In Canada, EnCana Corporation wants Ottawa to help it build a chain of liquid natural gas fuelling stations between Windsor and Quebec City. The company boasts that converting just one heavy-duty truck to LNG would be equivalent to taking 325 cars off the road.
But the widespread adoption of LNG faces many obstacles - popular fears of a massive explosion being just one.
But Avery notes that liquified natural gas has been safely extracted and transported in Alaska for several decades. Alaska has shipped LNG from the Kenai Peninsula to Japan since 1969. And, since 1998, trucks have hauled LNG to Fairbanks Natural Gas’ storage facilities. From there, LNG is converted back into gas and distributed to homes and businesses.
“It’s very much proven technology,” said Avery. It’s almost like trucking propane around.”
The company faces more challenges than fundraising in tight times. Its drilling grounds overlap with two conservation controversies: the migration route of the dwindling Porcupine caribou herd and the boundaries of the Peel Watershed.
Northern Cross plans to stop drilling when caribou are nearby to avoid spooking the animals. Avery also asserts that the herd usually doesn’t venture as far south as where the company plans to begin work.
An eight-hectare slice of one property encroaches into the Peel. The territory granted the disposition, despite a ban on exploring for minerals, oil and gas in the region until February of next year.
No surface access will be allowed on the Peel lands while the ban is in place.

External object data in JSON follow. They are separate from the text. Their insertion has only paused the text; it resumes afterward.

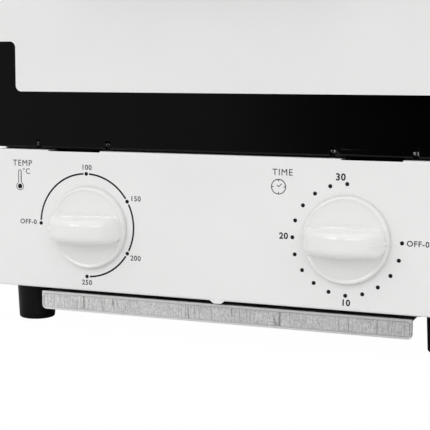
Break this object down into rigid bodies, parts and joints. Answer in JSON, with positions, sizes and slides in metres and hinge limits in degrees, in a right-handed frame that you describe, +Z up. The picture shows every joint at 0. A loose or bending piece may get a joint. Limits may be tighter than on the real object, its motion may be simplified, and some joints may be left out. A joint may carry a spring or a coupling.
{
  "type": "dry heat sterilizer",
  "caption": "Bench-top dry heat sterilizer with a bottom-hung door, a heated chamber with wire shelf and instrument tray, temperature and timer knobs, rubber feet and a pull-out catch tray.",
  "frame": {"origin": "on the surface that the feet stand on, below the middle of the whole part's box", "axes": "+X to the right as seen from the front, +Y from the front to the back, +Z up"},
  "size_m": [0.252, 0.2256, 0.2188],
  "materials": {
    "white_enamel": "semi-gloss powder coat",
    "black_enamel": "gloss",
    "zinc_plate": "galvanised, satin",
    "steel": "bright",
    "ceramic": "matt",
    "rubber": "matt",
    "knob_plastic": "satin gloss",
    "handle_plastic": "satin",
    "copper": "bright",
    "brass": "bright",
    "wire_sleeve": "matt glass sleeving",
    "mineral_wool": "fibrous, matt"
  },
  "bodies": {
    "housing": {"housing_wrap": "white_enamel", "control_panel": "white_enamel", "front_frame": "black_enamel", "hinge_bracket_left": "black_enamel", "hinge_bracket_right": "black_enamel", "base_plate": "zinc_plate", "back_panel": "zinc_plate", "tray_rail_left": "zinc_plate", "tray_rail_right": "zinc_plate", "chamber_liner": "zinc_plate", "timer_body": "zinc_plate", "hinge_pin_left": "steel", "hinge_pin_right": "steel", "heating_element_lower": "steel", "heating_element_upper": "steel", "element_support_lower": "steel", "element_support_upper": "steel", "catch_clip": "steel", "element_bush_lower_left": "ceramic", "element_bush_lower_right": "ceramic", "element_bush_upper_left": "ceramic", "element_bush_upper_right": "ceramic", "thermostat_body": "ceramic", "terminal_block": "ceramic", "foot_front_left": "rubber", "foot_front_right": "rubber", "foot_rear_left": "rubber", "foot_rear_right": "rubber", "cord_gland": "rubber", "capillary_tube": "copper", "sensor_bulb": "copper", "bulb_clip": "copper", "timer_bell": "brass", "wire_thermostat": "wire_sleeve", "wire_timer": "wire_sleeve", "wire_lower_element": "wire_sleeve", "wire_upper_element": "wire_sleeve", "chamber_insulation": "mineral_wool"},
    "door": {"door_frame": "black_enamel", "door_skin": "white_enamel", "door_liner": "zinc_plate", "door_insulation": "mineral_wool", "door_handle": "handle_plastic", "handle_screw_left": "steel", "handle_screw_right": "steel", "shelf_hook_left": "steel", "shelf_hook_right": "steel", "catch_stud": "steel"},
    "catch_tray": {"catch_tray": "zinc_plate"},
    "temperature_control": {"temperature_knob": "knob_plastic", "temperature_shaft": "steel"},
    "timer_control": {"timer_knob": "knob_plastic", "timer_shaft": "steel"},
    "shelf": {"wire_shelf": "steel", "instrument_tray": "steel"}
  },
  "joints": [
    {"name": "door_hinge", "type": "hinge", "parent": "housing", "child": "door", "pos_m": [0, -0.07725, 0.0979], "axis": [1, 0, 0], "range_deg": [0, 90]},
    {"name": "catch_tray_slide", "type": "slide", "parent": "housing", "child": "catch_tray", "axis": [0, -1, 0], "range_m": [0, 0.15]},
    {"name": "temperature_knob_turn", "type": "hinge", "parent": "housing", "child": "temperature_control", "pos_m": [-0.0703, -0.08085, 0.0545], "axis": [0, 1, 0], "range_deg": [0, 270]},
    {"name": "timer_knob_turn", "type": "hinge", "parent": "housing", "child": "timer_control", "pos_m": [0.0678, -0.08085, 0.0554], "axis": [0, 1, 0], "range_deg": [0, 270]},
    {"name": "shelf_slide", "type": "slide", "parent": "housing", "child": "shelf", "axis": [0, -1, 0], "range_m": [0, 0.041]}
  ],
  "couplings": [
    {"joint": "shelf_slide", "follows": "door_hinge", "m_per_rad": 0.026}
  ]
}
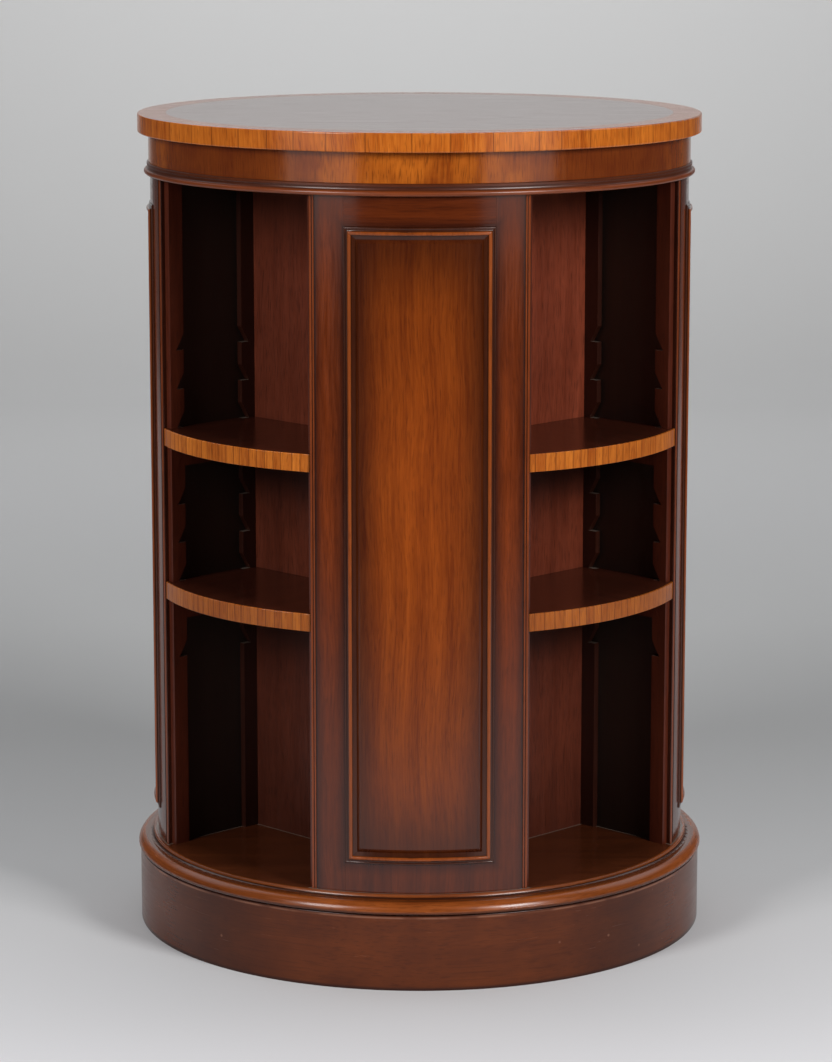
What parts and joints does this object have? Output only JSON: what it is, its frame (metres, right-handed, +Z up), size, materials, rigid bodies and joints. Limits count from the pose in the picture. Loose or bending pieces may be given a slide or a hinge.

Karen Baltgailis, executive director of the Yukon Conservation Society, acknowledges the overlap is small, “but we still find this is inconsistent with the spirit and intent of the moratorium. To me, it seems the message that the Yukon government is sending is, ‘We’re not serious about the Peel planning process.’”
The territory is currently mulling over a proposed regional land-use plan for the Peel. The finished plan will determine which activities will be allowed in the overlapping area. Whatever the outcome, “We’ll govern ourselves accordingly,” said Avery.